Avaya (AVYA) announced that it has entered into a Restructuring Support Agreement with overwhelming support of more than 90% of the Company’s secured lenders. Implementing the Financial Restructuring will accelerate Avaya’s ongoing business transformation, significantly enhance its ability to invest in its innovative cloud-based communications portfolio and position the Company for long-term success, it said in a statement. Completing the Financial Restructuring will reduce the Company’s total debt by more than 75%, from approximately $3.4 billion today to approximately $800 million. Additionally, it will substantially increase Avaya’s cash and strengthen its liquidity position, resulting in an expected emergence balance sheet with less than 1x net leverage. Due to the overwhelming support of its financial stakeholders, the Company expects to implement the Financial Restructuring on an expedited basis and complete this comprehensive balance sheet de-leveraging within 60 to 90 days.

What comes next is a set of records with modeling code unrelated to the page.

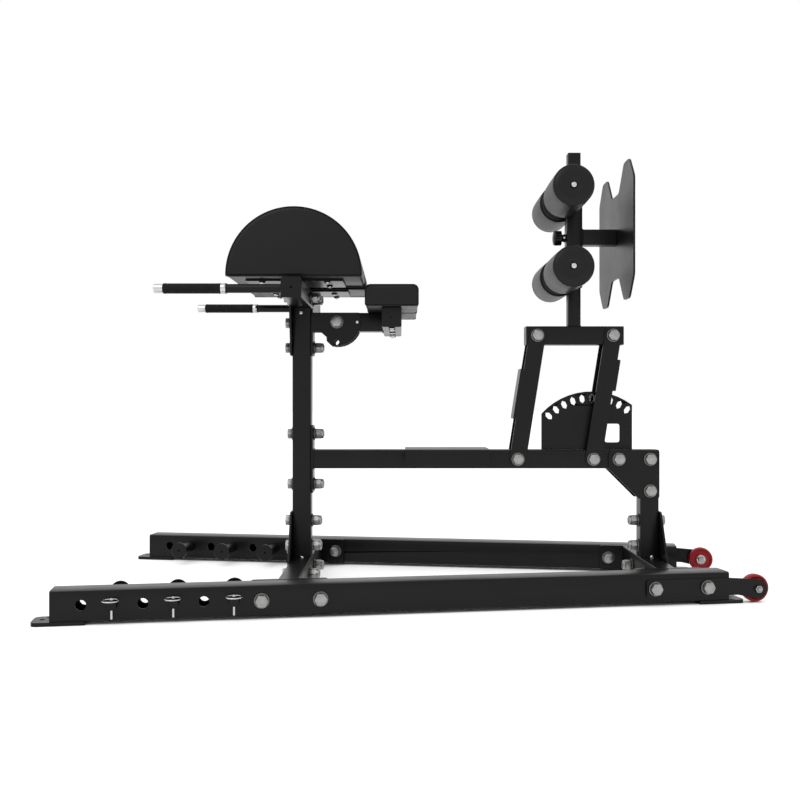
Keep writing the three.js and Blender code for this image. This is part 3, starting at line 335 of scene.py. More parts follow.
class Finish:
    """A material under construction: its tree, and its Principled shader with plain values."""

    def __init__(self, name, **plain):
        self.material = bpy.data.materials.new(name)
        self.material.use_nodes = True
        self.tree = self.material.node_tree
        self.shader = self.tree.nodes["Principled BSDF"]
        for label, value in plain.items():
            self.shader.inputs[label.replace("_", " ")].default_value = value

    def use(self, group, **feeds):
        """Places a node group with its own values and returns its outputs."""
        made = self.tree.nodes.new("ShaderNodeGroup")
        made.node_tree = group
        for label, value in feeds.items():
            made.inputs[label].default_value = value
        return made.outputs

    def colour(self, mask, low, high):
        """Mixes two colours by a mask into the base colour, and returns the mixed colour."""
        mix = node(self.tree, "ShaderNodeMix", {0: mask, 6: (*low, 1), 7: (*high, 1)}, data_type="RGBA")
        self.tree.links.new(mix.outputs[2], self.shader.inputs["Base Color"])
        return mix.outputs[2]

    def covered(self, colour, mask, cover):
        """Lays a second colour over another one by a mask."""
        mix = node(self.tree, "ShaderNodeMix", {0: mask, 6: colour, 7: (*cover, 1)}, data_type="RGBA")
        self.tree.links.new(mix.outputs[2], self.shader.inputs["Base Color"])

    def dusted(self, colour, dust):
        """Lays a thin dust over a colour where the surface looks up."""
        self.covered(colour, self.use(SETTLED_DUST, Amount=0.03)["Mask"], dust)

    def cloud(self, patches, low=0.0, high=1.0):
        """Cloudy patches from low to high. A larger number of patches makes them smaller."""
        return self.use(HANDLED, Patches=patches, Low=low, High=high)["Value"]

    def rough(self, value):
        self.tree.links.new(value, self.shader.inputs["Roughness"])

    def bump(self, height, depth):
        """Raises the surface by a height, with its depth in millimetres."""
        made = node(self.tree, "ShaderNodeBump",
                    {"Height": height, "Distance": depth * METRES, "Strength": 1.0})
        self.tree.links.new(made.outputs["Normal"], self.shader.inputs["Normal"])

    def peel(self, grain, waves, depth):
        """Raises the surface like a sprayed or moulded skin, with its depth in millimetres."""
        self.bump(self.use(ORANGE_PEEL, Grain=grain, Waves=waves)["Height"], depth)


def powder_coat():
    made = Finish("black_powder_coat", Specular_IOR_Level=0.21)
    cloud = made.cloud(6.0, 0.28, 0.36)
    colour = made.colour(made.cloud(14.0), (0.0030, 0.0030, 0.0031), (0.0046, 0.0046, 0.0047))
    made.dusted(colour, (0.25, 0.24, 0.23))
    made.rough(cloud)
    made.peel(1100.0, 160.0, 0.05)
    return made.material


def zinc_plate():
    made = Finish("bright_zinc", Metallic=0.85)
    colour = made.colour(made.cloud(90.0), (0.285, 0.285, 0.28), (0.395, 0.395, 0.385))
    # The zinc is painted dark in corners and under the heads by the crevice mask: painted shade.
    painted_crevice_shade = made.use(CREVICE_SHADE, Reach=0.008, Open=0.97, Shut=0.70)["Mask"]
    made.covered(colour, painted_crevice_shade, (0.045, 0.044, 0.042))
    made.rough(made.cloud(220.0, 0.30, 0.46))
    made.bump(made.use(FINE_SCRATCHES, Scratches=1600.0, Stretch=0.1)["Height"], 0.02)
    return made.material


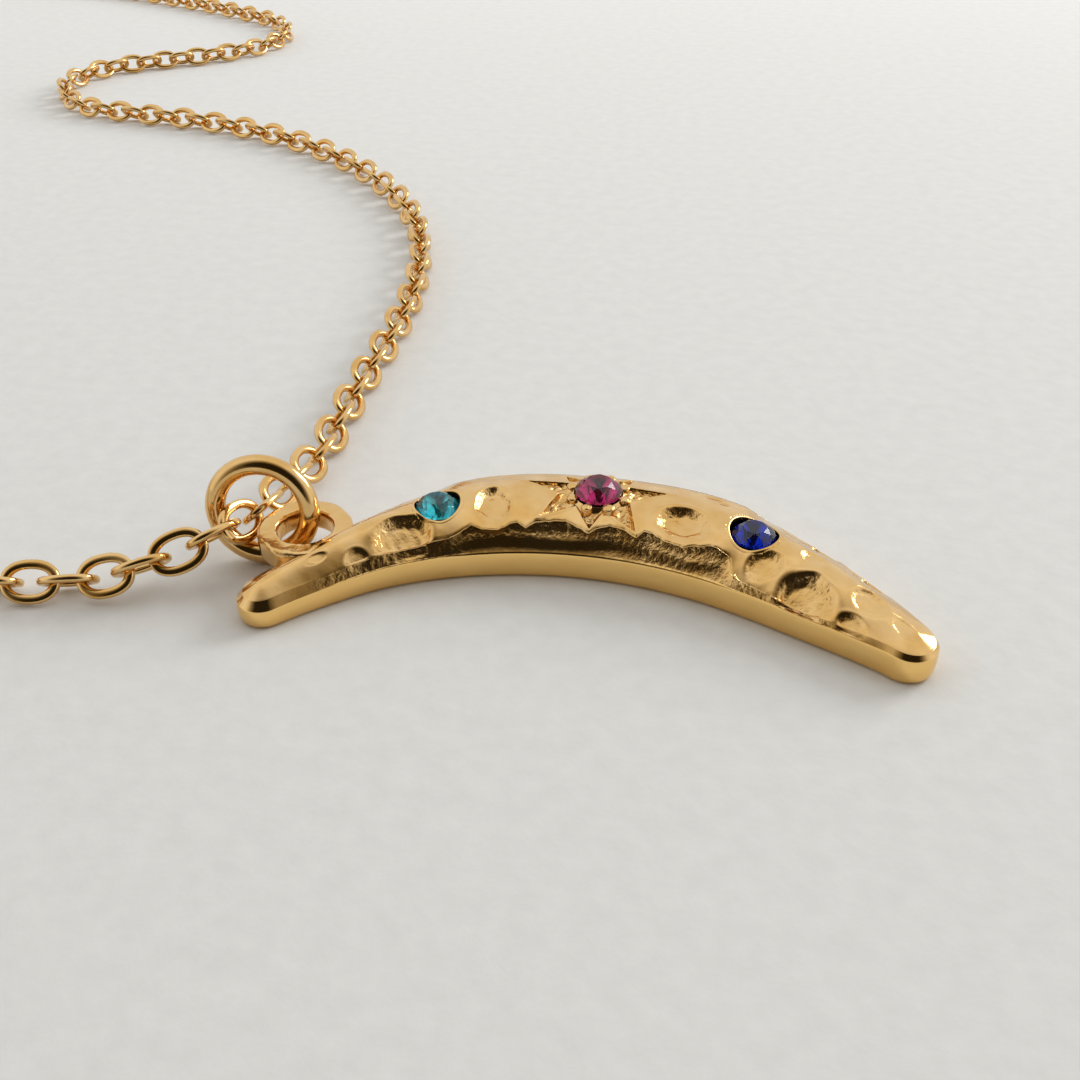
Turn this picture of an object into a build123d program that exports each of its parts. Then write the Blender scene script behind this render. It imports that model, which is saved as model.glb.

These actions will not impact the Company’s customers, channel and strategic partners, suppliers, vendors or employees. To efficiently implement the Financial Restructuring, Avaya and all of its U.S. subsidiaries today filed voluntary prepackaged Chapter 11 cases in the U.S. Bankruptcy Court for the Southern District of Texas. During this process, Avaya will continue serving its customers and partners without interruption and providing them with outstanding communications solutions, service and support as usual. The Company has received commitments for $628 million in debtor-in-possession financing, including a $500 million new-money term loan from the Investor Group led by Apollo Global Management (APO) and Brigade Capital Management, LP, among others, and a $128 million ABL facility from a bank syndicate led by Citi. Upon Avaya’s emergence from the court-supervised process, the $500 million new-money term loan and $128 million ABL facility will roll into exit facilities. Additionally, as part of the Financial Restructuring, certain members of the Investor Group have committed to provide $150 million of additional new-money financing through a fully backstopped debt rights offering at exit. This new committed financing of approximately $780 million, together with cash on hand and cash generated from ongoing operations, is expected to provide substantial liquidity to support Avaya during the restructuring process and beyond.